Return each line that holds the word "joints".

::: Exercise materials

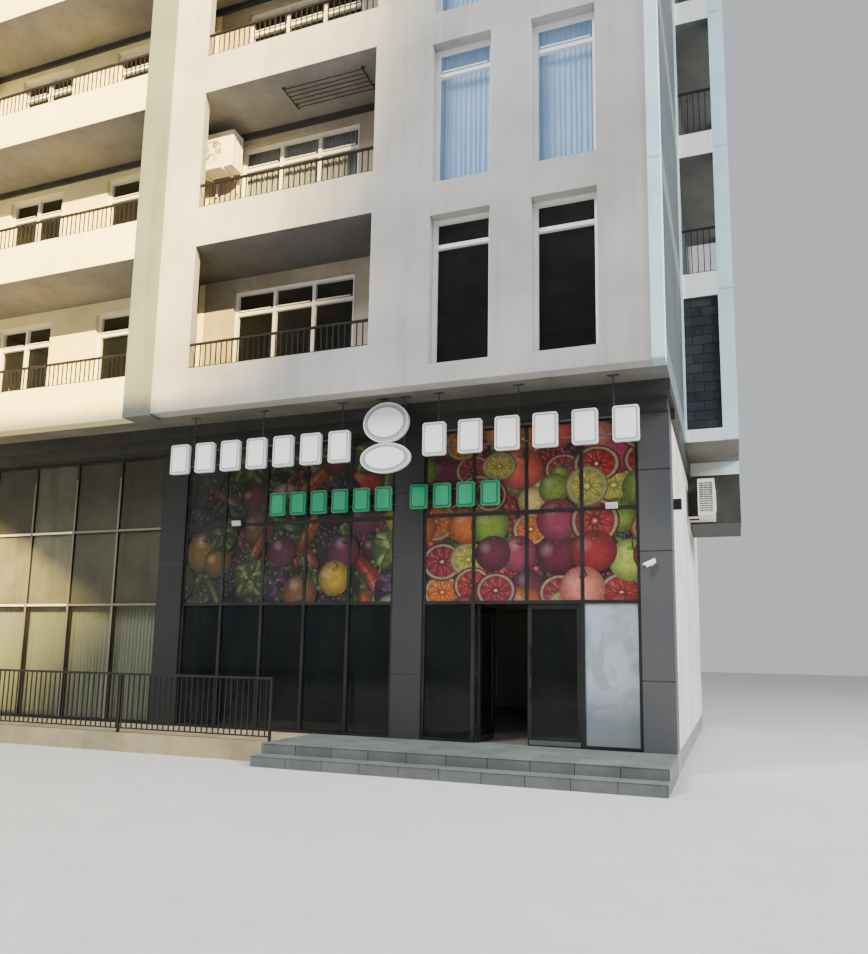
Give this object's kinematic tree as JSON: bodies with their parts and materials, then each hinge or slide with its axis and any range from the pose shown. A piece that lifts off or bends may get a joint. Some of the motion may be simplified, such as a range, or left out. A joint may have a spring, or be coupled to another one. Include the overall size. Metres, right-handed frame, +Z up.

::::::
::: Exercise materials

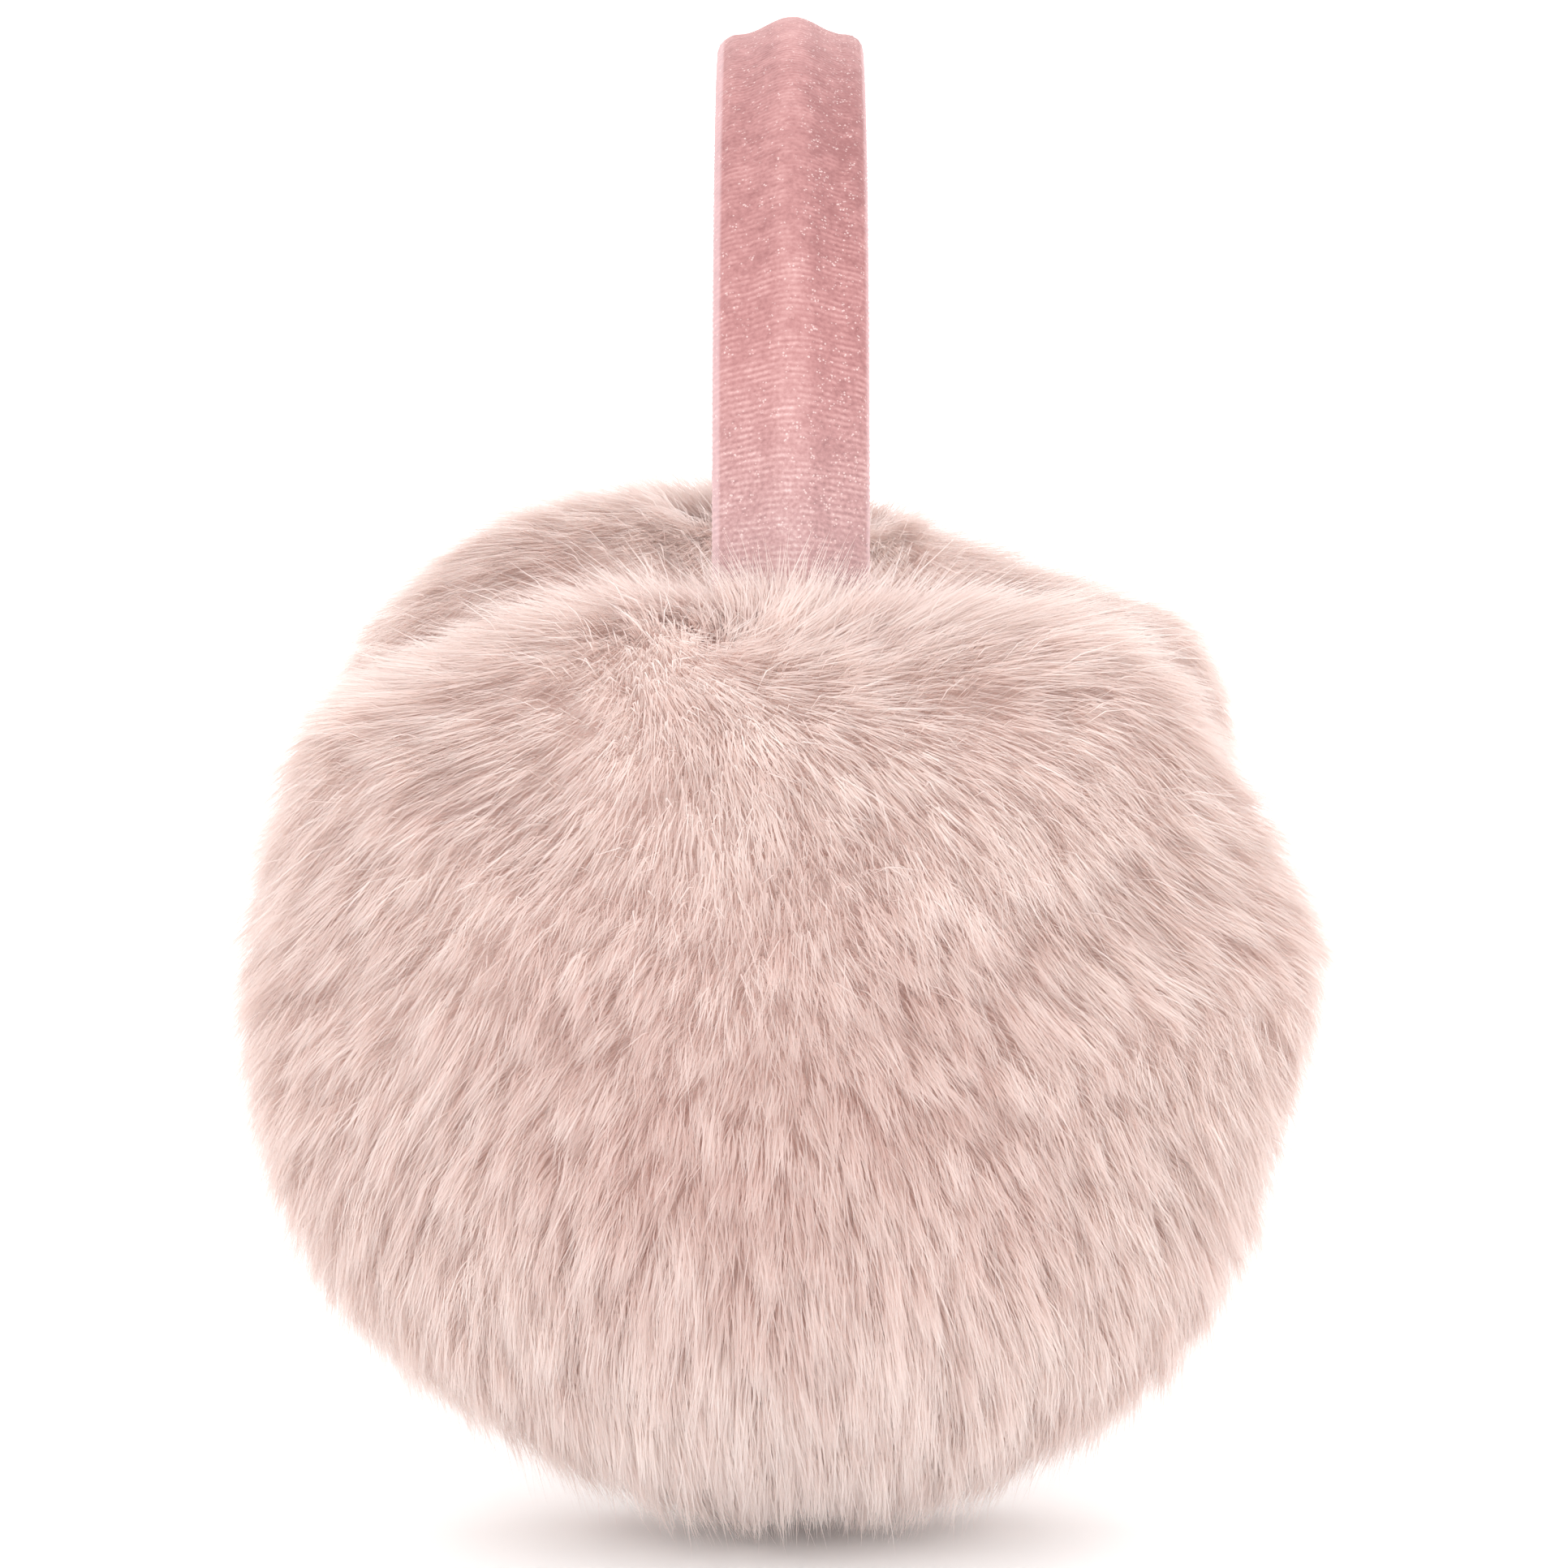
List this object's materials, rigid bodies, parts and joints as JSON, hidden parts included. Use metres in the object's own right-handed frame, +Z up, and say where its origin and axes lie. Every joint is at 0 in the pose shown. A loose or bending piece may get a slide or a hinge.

::::::
::: Exercise materials

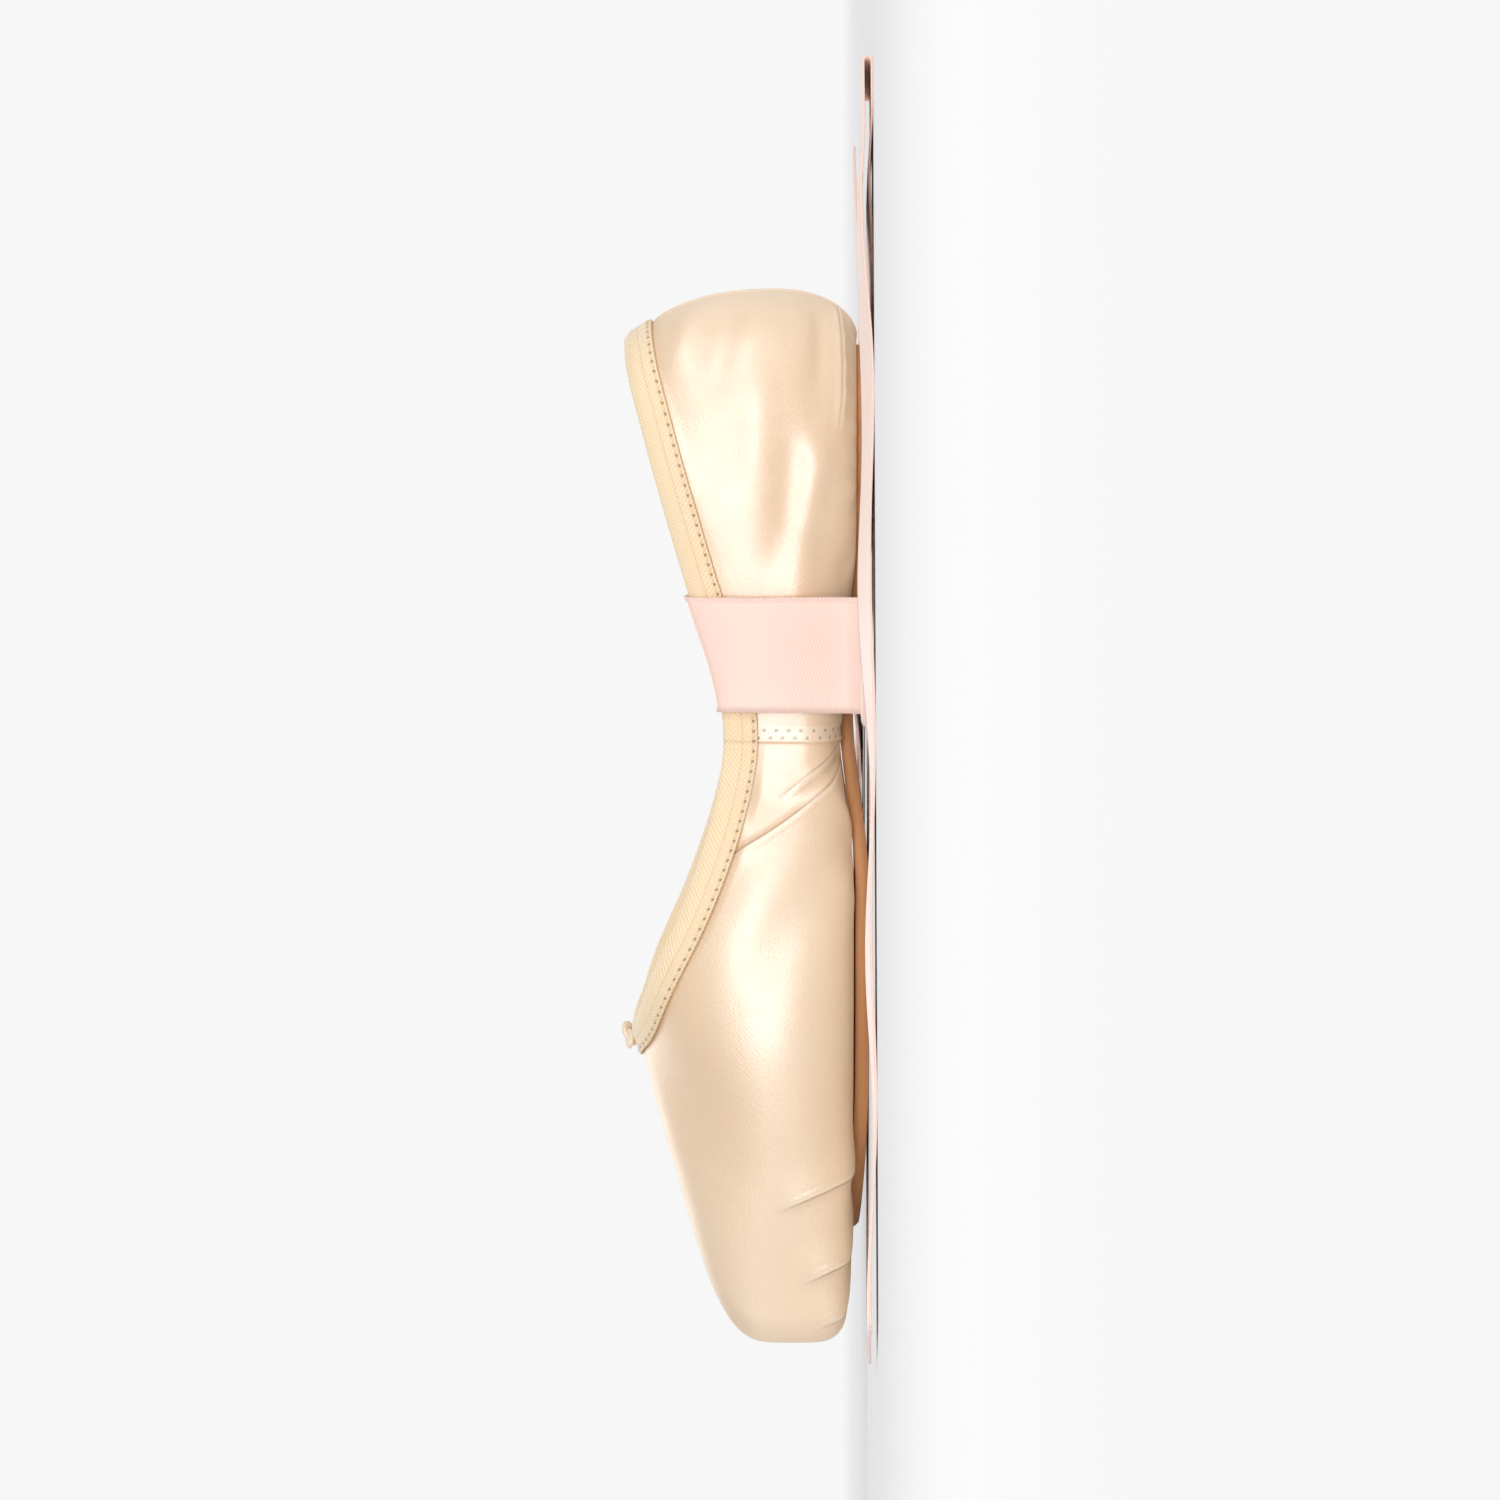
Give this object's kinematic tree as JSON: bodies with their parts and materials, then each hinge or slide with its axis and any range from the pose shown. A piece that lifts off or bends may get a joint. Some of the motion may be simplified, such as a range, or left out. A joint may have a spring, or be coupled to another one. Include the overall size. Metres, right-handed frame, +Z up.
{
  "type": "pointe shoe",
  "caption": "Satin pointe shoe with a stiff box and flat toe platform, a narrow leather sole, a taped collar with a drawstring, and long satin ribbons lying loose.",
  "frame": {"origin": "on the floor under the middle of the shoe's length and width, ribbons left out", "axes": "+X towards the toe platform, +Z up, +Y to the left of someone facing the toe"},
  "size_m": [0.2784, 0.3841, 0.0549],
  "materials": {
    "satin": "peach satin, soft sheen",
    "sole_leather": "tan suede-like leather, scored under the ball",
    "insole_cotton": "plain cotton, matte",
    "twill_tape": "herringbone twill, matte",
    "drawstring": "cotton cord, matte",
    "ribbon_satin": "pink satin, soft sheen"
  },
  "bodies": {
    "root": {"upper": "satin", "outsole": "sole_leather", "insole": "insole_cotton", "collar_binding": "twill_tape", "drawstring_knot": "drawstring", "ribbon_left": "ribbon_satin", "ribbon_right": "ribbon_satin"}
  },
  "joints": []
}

::::::

_The result:_
List this object's materials, rigid bodies, parts and joints as JSON, hidden parts included. Use metres in the object's own right-handed frame, +Z up, and say where its origin and axes lie. Every joint is at 0 in the pose shown. A loose or bending piece may get a slide or a hinge.
  "joints": []